» **Information supplied**
◇ ◇ ◇
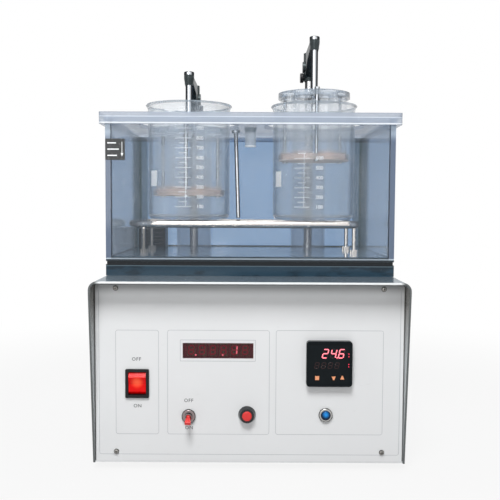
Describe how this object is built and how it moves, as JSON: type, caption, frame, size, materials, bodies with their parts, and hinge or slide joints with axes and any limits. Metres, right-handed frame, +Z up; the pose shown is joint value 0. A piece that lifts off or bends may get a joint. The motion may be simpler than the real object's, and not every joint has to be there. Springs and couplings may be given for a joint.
{
  "type": "tablet disintegration tester",
  "caption": "Bench tablet disintegration tester: steel-clad control cabinet, clear lidded water bath, glass beakers and basket-racks raised and lowered by rear columns.",
  "frame": {"origin": "centre of the footprint on the bench, under the rubber feet", "axes": "+Z up, the control panel faces -Y, +X to the right of a person at the panel"},
  "size_m": [0.33, 0.37, 0.4873],
  "materials": {
    "paint_white": "satin",
    "steel": "satin",
    "plated_bar": "polished",
    "black_acrylic": "gloss",
    "clear_acrylic": "polished clear sheet",
    "borosilicate": "clear",
    "rubber_black": "matte",
    "screw_steel": "oxidised",
    "black_plastic": "satin",
    "red_plastic": "gloss",
    "blue_lens": "gloss",
    "red_lens": "gloss",
    "orange_key": "satin",
    "dark_metal": "machined",
    "aluminium_plate": "satin",
    "bronze": "machined",
    "zinc_case": "satin",
    "circuit_board": "satin",
    "arm_metal": "dark anodised"
  },
  "bodies": {
    "base": {"base_plate": "zinc_case", "rubber_feet": "rubber_black", "front_panel": "paint_white", "panel_screws": "screw_steel", "cabinet_cover": "steel", "rear_panel": "paint_white", "tank_plinth": "black_acrylic", "tank_floor": "black_acrylic", "tank_front_wall": "clear_acrylic", "tank_rear_wall": "clear_acrylic", "tank_left_wall": "clear_acrylic", "tank_right_wall": "clear_acrylic", "column_guard_tubes": "clear_acrylic", "immersion_heater": "black_plastic", "beaker_rack": "plated_bar", "drive_frame": "zinc_case", "column_bushes": "bronze", "gear_motor": "dark_metal", "power_supply": "aluminium_plate", "mains_inlet": "black_plastic", "mains_switch_body": "black_plastic", "timer_window": "red_lens", "timer_board": "circuit_board", "toggle_switch_body": "steel", "push_button_body": "black_plastic", "temperature_controller": "black_plastic", "heater_lamp_bezel": "black_plastic", "heater_lamp_lens": "blue_lens"},
    "lid": {"tank_lid": "clear_acrylic", "temperature_probe": "steel", "sensor_sleeve": "black_plastic"},
    "beaker_left": {"beaker_left": "borosilicate"},
    "column_left": {"lift_column_left": "steel", "arm_left": "arm_metal"},
    "knob_left": {"arm_knob_left": "black_plastic"},
    "basket_left": {"basket_left_top_plate": "clear_acrylic", "basket_left_bottom_plate": "clear_acrylic", "basket_left_glass_tubes": "borosilicate", "basket_left_tie_rods": "steel", "basket_left_wire_mesh": "steel", "basket_left_hanger_rod": "steel"},
    "beaker_right": {"beaker_right": "borosilicate"},
    "column_right": {"lift_column_right": "steel", "arm_right": "arm_metal"},
    "knob_right": {"arm_knob_right": "black_plastic"},
    "basket_right": {"basket_right_top_plate": "clear_acrylic", "basket_right_bottom_plate": "clear_acrylic", "basket_right_glass_tubes": "borosilicate", "basket_right_tie_rods": "steel", "basket_right_wire_mesh": "steel", "basket_right_hanger_rod": "steel"},
    "beam": {"walking_beam": "steel"},
    "rod": {"connecting_rod": "steel"},
    "crank": {"drive_crank": "steel"},
    "rocker": {"mains_rocker": "red_plastic"},
    "toggle": {"toggle_lever": "red_plastic"},
    "button": {"push_button_cap": "red_plastic"},
    "key_set": {"controller_key_set": "orange_key"},
    "key_down": {"controller_key_down": "orange_key"},
    "key_up": {"controller_key_up": "orange_key"}
  },
  "joints": [
    {"name": "lid_lift", "type": "slide", "parent": "base", "child": "lid", "axis": [0, 0, 1], "range_m": [0, 0.012]},
    {"name": "column_right_stroke", "type": "slide", "parent": "base", "child": "column_right", "axis": [0, 0, 1], "range_m": [-0.0492, 0.0058]},
    {"name": "column_left_stroke", "type": "slide", "parent": "base", "child": "column_left", "axis": [0, 0, 1], "range_m": [-0.0058, 0.0492]},
    {"name": "beaker_left_lift", "type": "slide", "parent": "base", "child": "beaker_left", "axis": [0, 0, 1], "range_m": [0, 0.008]},
    {"name": "basket_left_lift", "type": "slide", "parent": "column_left", "child": "basket_left", "axis": [0, 0, 1], "range_m": [0, 0.012]},
    {"name": "knob_left_turn", "type": "hinge", "parent": "column_left", "child": "knob_left", "pos_m": [-0.068, 0.064, 0.4074], "axis": [1, 0, 0], "range_deg": [0, 360]},
    {"name": "beaker_right_lift", "type": "slide", "parent": "base", "child": "beaker_right", "axis": [0, 0, 1], "range_m": [0, 0.008]},
    {"name": "basket_right_lift", "type": "slide", "parent": "column_right", "child": "basket_right", "axis": [0, 0, 1], "range_m": [0, 0.012]},
    {"name": "knob_right_turn", "type": "hinge", "parent": "column_right", "child": "knob_right", "pos_m": [0.07, 0.064, 0.4508], "axis": [1, 0, 0], "range_deg": [0, 360]},
    {"name": "beam_rock", "type": "hinge", "parent": "base", "child": "beam", "pos_m": [0.001, 0.047, 0.1375], "axis": [0, -1, 0], "range_deg": [-36, 4.5]},
    {"name": "rod_swing", "type": "hinge", "parent": "beam", "child": "rod", "pos_m": [0.03806, 0.0395, 0.14794], "axis": [0, -1, 0], "range_deg": [-4.5, 36]},
    {"name": "crank_turn", "type": "hinge", "parent": "base", "child": "crank", "pos_m": [0.0395, 0.031, 0.0775], "axis": [0, 1, 0], "range_deg": [-20, 162]},
    {"name": "mains_rocker_tilt", "type": "hinge", "parent": "base", "child": "rocker", "pos_m": [-0.1182, -0.161, 0.0926], "axis": [1, 0, 0], "range_deg": [-18, 0]},
    {"name": "toggle_flip", "type": "hinge", "parent": "base", "child": "toggle", "pos_m": [-0.064, -0.1684, 0.0578], "axis": [1, 0, 0], "range_deg": [-50, 0]},
    {"name": "start_button_press", "type": "slide", "parent": "base", "child": "button", "axis": [0, 1, 0], "range_m": [0, 0.003], "stiffness_N_per_m": 500, "springref_m": -0.001},
    {"name": "key_set_press", "type": "slide", "parent": "base", "child": "key_set", "axis": [0, 1, 0], "range_m": [0, 0.0004], "stiffness_N_per_m": 500, "springref_m": -0.0005},
    {"name": "key_down_press", "type": "slide", "parent": "base", "child": "key_down", "axis": [0, 1, 0], "range_m": [0, 0.0004], "stiffness_N_per_m": 500, "springref_m": -0.0005},
    {"name": "key_up_press", "type": "slide", "parent": "base", "child": "key_up", "axis": [0, 1, 0], "range_m": [0, 0.0004], "stiffness_N_per_m": 500, "springref_m": -0.0005}
  ],
  "couplings": [
    {"joint": "column_left_stroke", "follows": "column_right_stroke", "ratio": -1},
    {"joint": "beam_rock", "follows": "column_right_stroke", "rad_per_m": 12.6},
    {"joint": "rod_swing", "follows": "column_right_stroke", "rad_per_m": -12.6},
    {"joint": "crank_turn", "follows": "column_right_stroke", "rad_per_m": -57.12}
  ]
}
◇ ◇ ◇
» **Your objective**
Return the listing above word for word.

» **Task output**
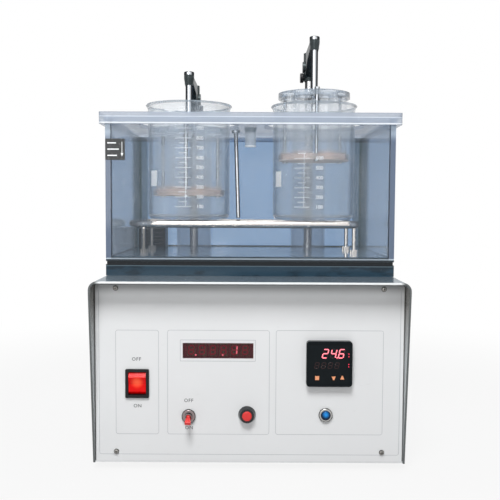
Describe how this object is built and how it moves, as JSON: type, caption, frame, size, materials, bodies with their parts, and hinge or slide joints with axes and any limits. Metres, right-handed frame, +Z up; the pose shown is joint value 0. A piece that lifts off or bends may get a joint. The motion may be simpler than the real object's, and not every joint has to be there. Springs and couplings may be given for a joint.
{
  "type": "tablet disintegration tester",
  "caption": "Bench tablet disintegration tester: steel-clad control cabinet, clear lidded water bath, glass beakers and basket-racks raised and lowered by rear columns.",
  "frame": {"origin": "centre of the footprint on the bench, under the rubber feet", "axes": "+Z up, the control panel faces -Y, +X to the right of a person at the panel"},
  "size_m": [0.33, 0.37, 0.4873],
  "materials": {
    "paint_white": "satin",
    "steel": "satin",
    "plated_bar": "polished",
    "black_acrylic": "gloss",
    "clear_acrylic": "polished clear sheet",
    "borosilicate": "clear",
    "rubber_black": "matte",
    "screw_steel": "oxidised",
    "black_plastic": "satin",
    "red_plastic": "gloss",
    "blue_lens": "gloss",
    "red_lens": "gloss",
    "orange_key": "satin",
    "dark_metal": "machined",
    "aluminium_plate": "satin",
    "bronze": "machined",
    "zinc_case": "satin",
    "circuit_board": "satin",
    "arm_metal": "dark anodised"
  },
  "bodies": {
    "base": {"base_plate": "zinc_case", "rubber_feet": "rubber_black", "front_panel": "paint_white", "panel_screws": "screw_steel", "cabinet_cover": "steel", "rear_panel": "paint_white", "tank_plinth": "black_acrylic", "tank_floor": "black_acrylic", "tank_front_wall": "clear_acrylic", "tank_rear_wall": "clear_acrylic", "tank_left_wall": "clear_acrylic", "tank_right_wall": "clear_acrylic", "column_guard_tubes": "clear_acrylic", "immersion_heater": "black_plastic", "beaker_rack": "plated_bar", "drive_frame": "zinc_case", "column_bushes": "bronze", "gear_motor": "dark_metal", "power_supply": "aluminium_plate", "mains_inlet": "black_plastic", "mains_switch_body": "black_plastic", "timer_window": "red_lens", "timer_board": "circuit_board", "toggle_switch_body": "steel", "push_button_body": "black_plastic", "temperature_controller": "black_plastic", "heater_lamp_bezel": "black_plastic", "heater_lamp_lens": "blue_lens"},
    "lid": {"tank_lid": "clear_acrylic", "temperature_probe": "steel", "sensor_sleeve": "black_plastic"},
    "beaker_left": {"beaker_left": "borosilicate"},
    "column_left": {"lift_column_left": "steel", "arm_left": "arm_metal"},
    "knob_left": {"arm_knob_left": "black_plastic"},
    "basket_left": {"basket_left_top_plate": "clear_acrylic", "basket_left_bottom_plate": "clear_acrylic", "basket_left_glass_tubes": "borosilicate", "basket_left_tie_rods": "steel", "basket_left_wire_mesh": "steel", "basket_left_hanger_rod": "steel"},
    "beaker_right": {"beaker_right": "borosilicate"},
    "column_right": {"lift_column_right": "steel", "arm_right": "arm_metal"},
    "knob_right": {"arm_knob_right": "black_plastic"},
    "basket_right": {"basket_right_top_plate": "clear_acrylic", "basket_right_bottom_plate": "clear_acrylic", "basket_right_glass_tubes": "borosilicate", "basket_right_tie_rods": "steel", "basket_right_wire_mesh": "steel", "basket_right_hanger_rod": "steel"},
    "beam": {"walking_beam": "steel"},
    "rod": {"connecting_rod": "steel"},
    "crank": {"drive_crank": "steel"},
    "rocker": {"mains_rocker": "red_plastic"},
    "toggle": {"toggle_lever": "red_plastic"},
    "button": {"push_button_cap": "red_plastic"},
    "key_set": {"controller_key_set": "orange_key"},
    "key_down": {"controller_key_down": "orange_key"},
    "key_up": {"controller_key_up": "orange_key"}
  },
  "joints": [
    {"name": "lid_lift", "type": "slide", "parent": "base", "child": "lid", "axis": [0, 0, 1], "range_m": [0, 0.012]},
    {"name": "column_right_stroke", "type": "slide", "parent": "base", "child": "column_right", "axis": [0, 0, 1], "range_m": [-0.0492, 0.0058]},
    {"name": "column_left_stroke", "type": "slide", "parent": "base", "child": "column_left", "axis": [0, 0, 1], "range_m": [-0.0058, 0.0492]},
    {"name": "beaker_left_lift", "type": "slide", "parent": "base", "child": "beaker_left", "axis": [0, 0, 1], "range_m": [0, 0.008]},
    {"name": "basket_left_lift", "type": "slide", "parent": "column_left", "child": "basket_left", "axis": [0, 0, 1], "range_m": [0, 0.012]},
    {"name": "knob_left_turn", "type": "hinge", "parent": "column_left", "child": "knob_left", "pos_m": [-0.068, 0.064, 0.4074], "axis": [1, 0, 0], "range_deg": [0, 360]},
    {"name": "beaker_right_lift", "type": "slide", "parent": "base", "child": "beaker_right", "axis": [0, 0, 1], "range_m": [0, 0.008]},
    {"name": "basket_right_lift", "type": "slide", "parent": "column_right", "child": "basket_right", "axis": [0, 0, 1], "range_m": [0, 0.012]},
    {"name": "knob_right_turn", "type": "hinge", "parent": "column_right", "child": "knob_right", "pos_m": [0.07, 0.064, 0.4508], "axis": [1, 0, 0], "range_deg": [0, 360]},
    {"name": "beam_rock", "type": "hinge", "parent": "base", "child": "beam", "pos_m": [0.001, 0.047, 0.1375], "axis": [0, -1, 0], "range_deg": [-36, 4.5]},
    {"name": "rod_swing", "type": "hinge", "parent": "beam", "child": "rod", "pos_m": [0.03806, 0.0395, 0.14794], "axis": [0, -1, 0], "range_deg": [-4.5, 36]},
    {"name": "crank_turn", "type": "hinge", "parent": "base", "child": "crank", "pos_m": [0.0395, 0.031, 0.0775], "axis": [0, 1, 0], "range_deg": [-20, 162]},
    {"name": "mains_rocker_tilt", "type": "hinge", "parent": "base", "child": "rocker", "pos_m": [-0.1182, -0.161, 0.0926], "axis": [1, 0, 0], "range_deg": [-18, 0]},
    {"name": "toggle_flip", "type": "hinge", "parent": "base", "child": "toggle", "pos_m": [-0.064, -0.1684, 0.0578], "axis": [1, 0, 0], "range_deg": [-50, 0]},
    {"name": "start_button_press", "type": "slide", "parent": "base", "child": "button", "axis": [0, 1, 0], "range_m": [0, 0.003], "stiffness_N_per_m": 500, "springref_m": -0.001},
    {"name": "key_set_press", "type": "slide", "parent": "base", "child": "key_set", "axis": [0, 1, 0], "range_m": [0, 0.0004], "stiffness_N_per_m": 500, "springref_m": -0.0005},
    {"name": "key_down_press", "type": "slide", "parent": "base", "child": "key_down", "axis": [0, 1, 0], "range_m": [0, 0.0004], "stiffness_N_per_m": 500, "springref_m": -0.0005},
    {"name": "key_up_press", "type": "slide", "parent": "base", "child": "key_up", "axis": [0, 1, 0], "range_m": [0, 0.0004], "stiffness_N_per_m": 500, "springref_m": -0.0005}
  ],
  "couplings": [
    {"joint": "column_left_stroke", "follows": "column_right_stroke", "ratio": -1},
    {"joint": "beam_rock", "follows": "column_right_stroke", "rad_per_m": 12.6},
    {"joint": "rod_swing", "follows": "column_right_stroke", "rad_per_m": -12.6},
    {"joint": "crank_turn", "follows": "column_right_stroke", "rad_per_m": -57.12}
  ]
}